→ Data block
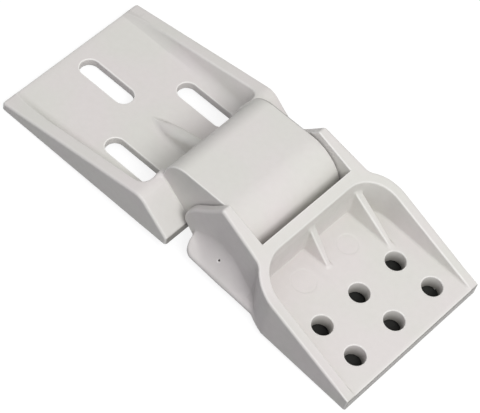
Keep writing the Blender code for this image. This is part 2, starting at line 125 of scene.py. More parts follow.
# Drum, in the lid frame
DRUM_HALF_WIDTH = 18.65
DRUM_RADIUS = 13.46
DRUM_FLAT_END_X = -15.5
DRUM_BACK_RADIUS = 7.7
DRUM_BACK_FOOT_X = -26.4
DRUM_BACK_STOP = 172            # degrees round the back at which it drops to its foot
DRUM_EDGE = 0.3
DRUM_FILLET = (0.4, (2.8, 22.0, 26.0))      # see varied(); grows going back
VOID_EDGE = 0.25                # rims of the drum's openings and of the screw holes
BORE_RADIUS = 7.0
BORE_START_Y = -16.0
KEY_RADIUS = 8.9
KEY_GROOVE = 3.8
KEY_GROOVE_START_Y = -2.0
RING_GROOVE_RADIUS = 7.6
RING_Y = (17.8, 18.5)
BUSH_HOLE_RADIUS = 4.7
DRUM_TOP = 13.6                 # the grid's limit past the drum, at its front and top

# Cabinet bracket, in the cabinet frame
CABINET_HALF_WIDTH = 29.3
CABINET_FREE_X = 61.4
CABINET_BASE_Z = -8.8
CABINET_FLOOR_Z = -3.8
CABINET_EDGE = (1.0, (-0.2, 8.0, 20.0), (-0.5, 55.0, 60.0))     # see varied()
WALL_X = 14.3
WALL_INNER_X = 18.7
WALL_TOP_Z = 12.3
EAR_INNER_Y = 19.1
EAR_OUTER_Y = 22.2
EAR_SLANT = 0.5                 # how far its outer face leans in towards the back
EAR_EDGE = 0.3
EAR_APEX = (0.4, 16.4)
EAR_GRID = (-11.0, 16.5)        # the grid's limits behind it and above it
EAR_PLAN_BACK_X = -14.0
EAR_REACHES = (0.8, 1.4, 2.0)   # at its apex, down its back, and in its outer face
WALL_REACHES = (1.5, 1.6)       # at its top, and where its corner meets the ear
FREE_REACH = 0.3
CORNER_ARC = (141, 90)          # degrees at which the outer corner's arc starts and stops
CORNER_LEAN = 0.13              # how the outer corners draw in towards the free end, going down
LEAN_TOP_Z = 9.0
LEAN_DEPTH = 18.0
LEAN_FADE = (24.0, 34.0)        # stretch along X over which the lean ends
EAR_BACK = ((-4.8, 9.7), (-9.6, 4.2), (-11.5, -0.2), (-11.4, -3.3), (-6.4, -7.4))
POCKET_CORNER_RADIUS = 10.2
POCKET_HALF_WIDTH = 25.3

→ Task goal
Up to and including the line with "DRUM_TOP = 13.6", repeat the data exactly, starting from its first line; nothing else belongs in the response.

→ In response
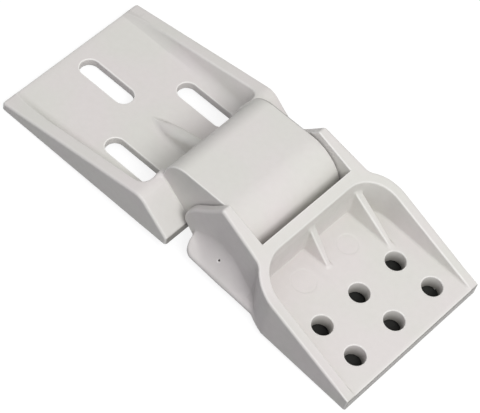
Keep writing the Blender code for this image. This is part 2, starting at line 125 of scene.py. More parts follow.
# Drum, in the lid frame
DRUM_HALF_WIDTH = 18.65
DRUM_RADIUS = 13.46
DRUM_FLAT_END_X = -15.5
DRUM_BACK_RADIUS = 7.7
DRUM_BACK_FOOT_X = -26.4
DRUM_BACK_STOP = 172            # degrees round the back at which it drops to its foot
DRUM_EDGE = 0.3
DRUM_FILLET = (0.4, (2.8, 22.0, 26.0))      # see varied(); grows going back
VOID_EDGE = 0.25                # rims of the drum's openings and of the screw holes
BORE_RADIUS = 7.0
BORE_START_Y = -16.0
KEY_RADIUS = 8.9
KEY_GROOVE = 3.8
KEY_GROOVE_START_Y = -2.0
RING_GROOVE_RADIUS = 7.6
RING_Y = (17.8, 18.5)
BUSH_HOLE_RADIUS = 4.7
DRUM_TOP = 13.6                 # the grid's limit past the drum, at its front and top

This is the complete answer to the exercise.